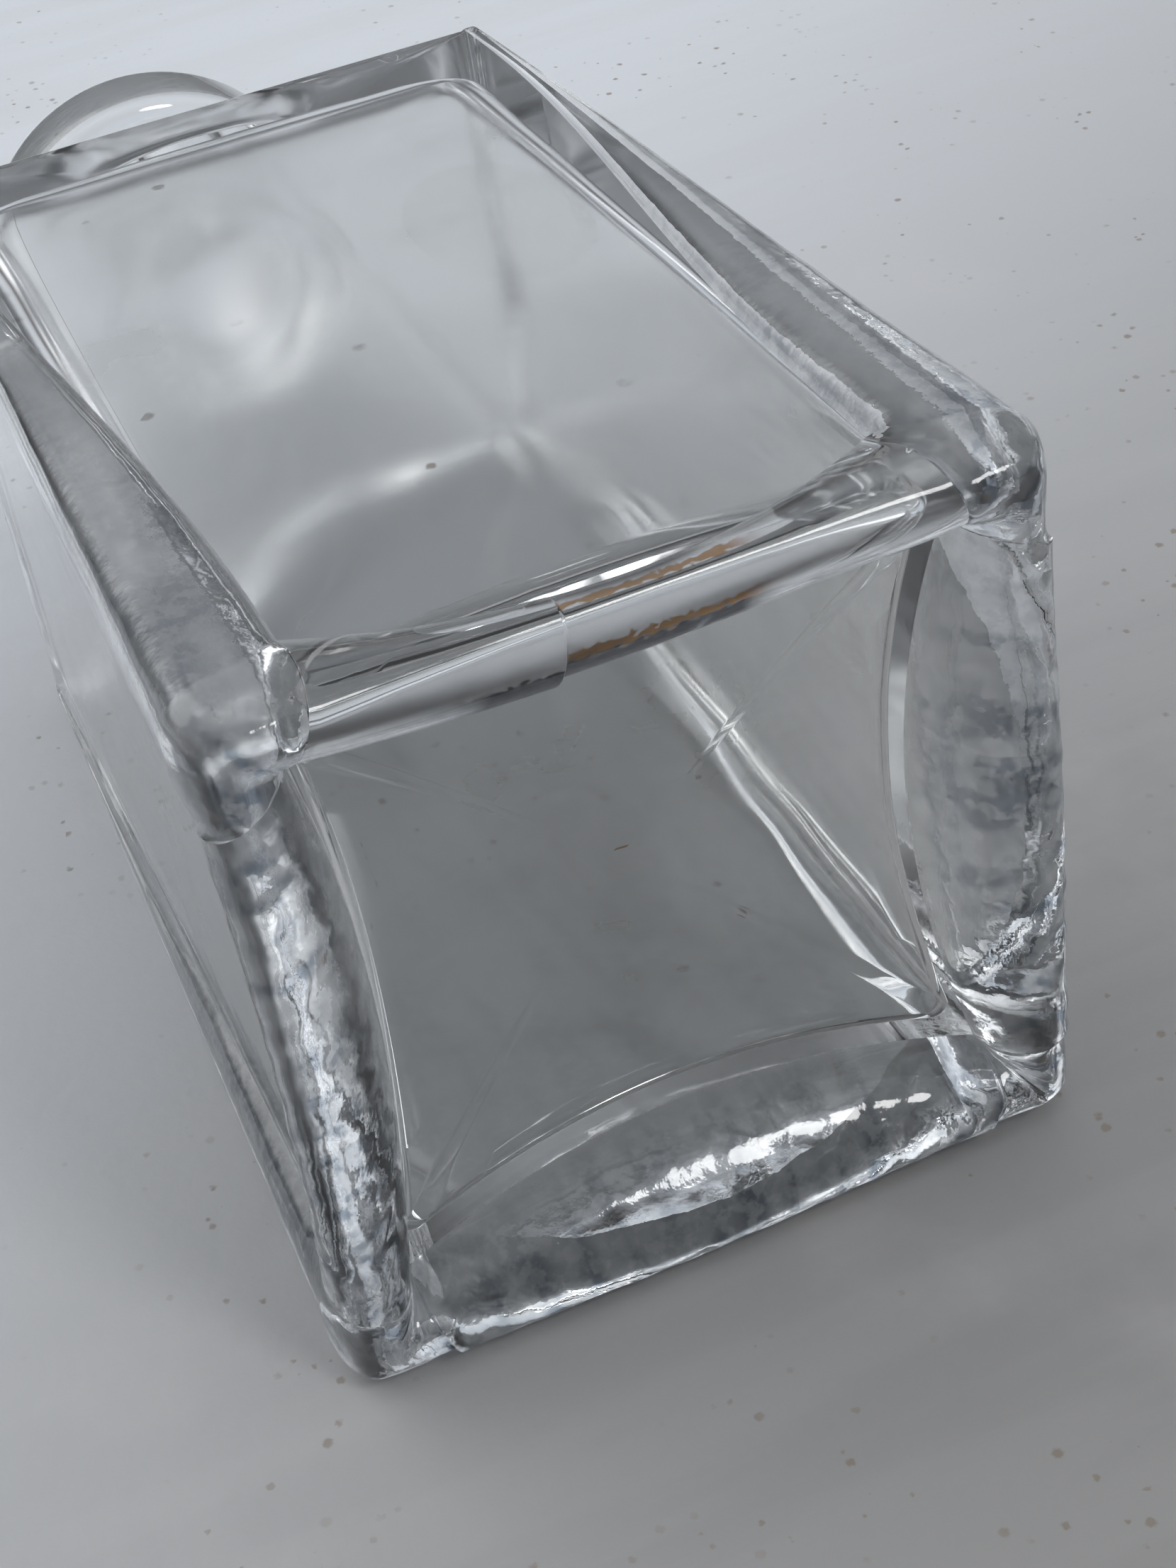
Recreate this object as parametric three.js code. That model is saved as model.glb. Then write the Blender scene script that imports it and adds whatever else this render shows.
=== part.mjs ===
// A heavy square glass bottle lying on one side, closed by a ground glass stopper.
//
// The bottle is drawn standing on its heel, in its own frame: the axis is +Z, z = 0 is the crest of
// the heel, and its four sides face -Y, +X, +Y and -X. A nested group then lays it on its side, so
// that in the part's frame +Z is up, the heel faces -Y and the neck points along +Y.
//
// Each side has one flat panel, sunk between four bars: two squarish corner bars that run the
// length of the body and die away at the shoulder, the shoulder edge, and the thick roll of the
// heel. The bottom has a sunk, dished cushion panel with four points. Inside is a square cavity,
// its corners sharp at the floor and round at the shoulder, whose walls thin towards the shoulder
// and whose floor follows the cushion. A tapered bore above it takes the stopper's plug.
import * as THREE from "three";

// Driving dimensions, in millimetres
const HEEL_WIDTH = 60; // over the corner bars, at the heel's crest
const SHOULDER_WIDTH = 53.4; // over the corner bars, at the shoulder edge
const BODY_LENGTH = 97.4; // heel crest to shoulder edge
const PANEL_SINK_HEEL = 2.4; // how far the bars stand above a side panel, at the heel
const PANEL_SINK_SHOULDER = 0.15; // and at the shoulder
const BAR_RADIUS_HEEL = 4.7; // half the width of a corner bar at the heel
const BAR_RADIUS_SHOULDER = 0.6; // and at the shoulder
const BAR_SQUARENESS = 3.5; // exponent of a bar's superellipse section, 2 for a circle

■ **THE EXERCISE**
Copy all the lines, exactly.

■ **EXERCISE ANSWER**
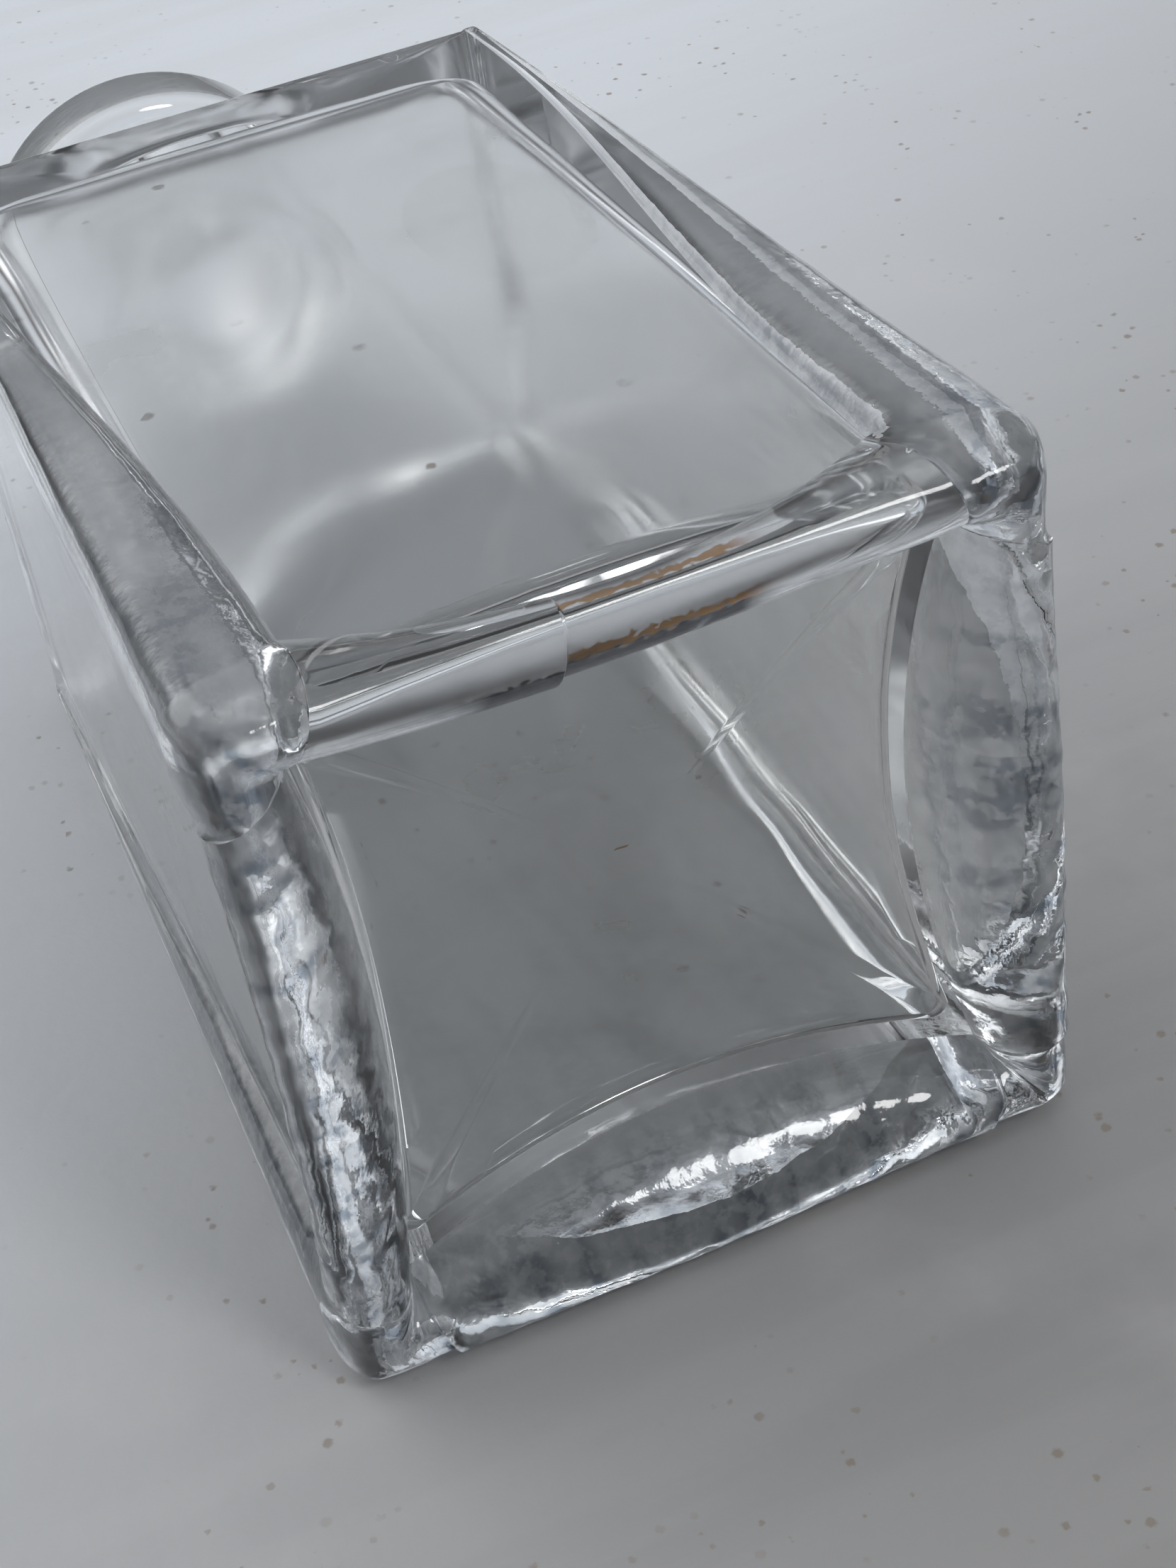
Recreate this object as parametric three.js code. That model is saved as model.glb. Then write the Blender scene script that imports it and adds whatever else this render shows.
=== part.mjs ===
// A heavy square glass bottle lying on one side, closed by a ground glass stopper.
//
// The bottle is drawn standing on its heel, in its own frame: the axis is +Z, z = 0 is the crest of
// the heel, and its four sides face -Y, +X, +Y and -X. A nested group then lays it on its side, so
// that in the part's frame +Z is up, the heel faces -Y and the neck points along +Y.
//
// Each side has one flat panel, sunk between four bars: two squarish corner bars that run the
// length of the body and die away at the shoulder, the shoulder edge, and the thick roll of the
// heel. The bottom has a sunk, dished cushion panel with four points. Inside is a square cavity,
// its corners sharp at the floor and round at the shoulder, whose walls thin towards the shoulder
// and whose floor follows the cushion. A tapered bore above it takes the stopper's plug.
import * as THREE from "three";

// Driving dimensions, in millimetres
const HEEL_WIDTH = 60; // over the corner bars, at the heel's crest
const SHOULDER_WIDTH = 53.4; // over the corner bars, at the shoulder edge
const BODY_LENGTH = 97.4; // heel crest to shoulder edge
const PANEL_SINK_HEEL = 2.4; // how far the bars stand above a side panel, at the heel
const PANEL_SINK_SHOULDER = 0.15; // and at the shoulder
const BAR_RADIUS_HEEL = 4.7; // half the width of a corner bar at the heel
const BAR_RADIUS_SHOULDER = 0.6; // and at the shoulder
const BAR_SQUARENESS = 3.5; // exponent of a bar's superellipse section, 2 for a circle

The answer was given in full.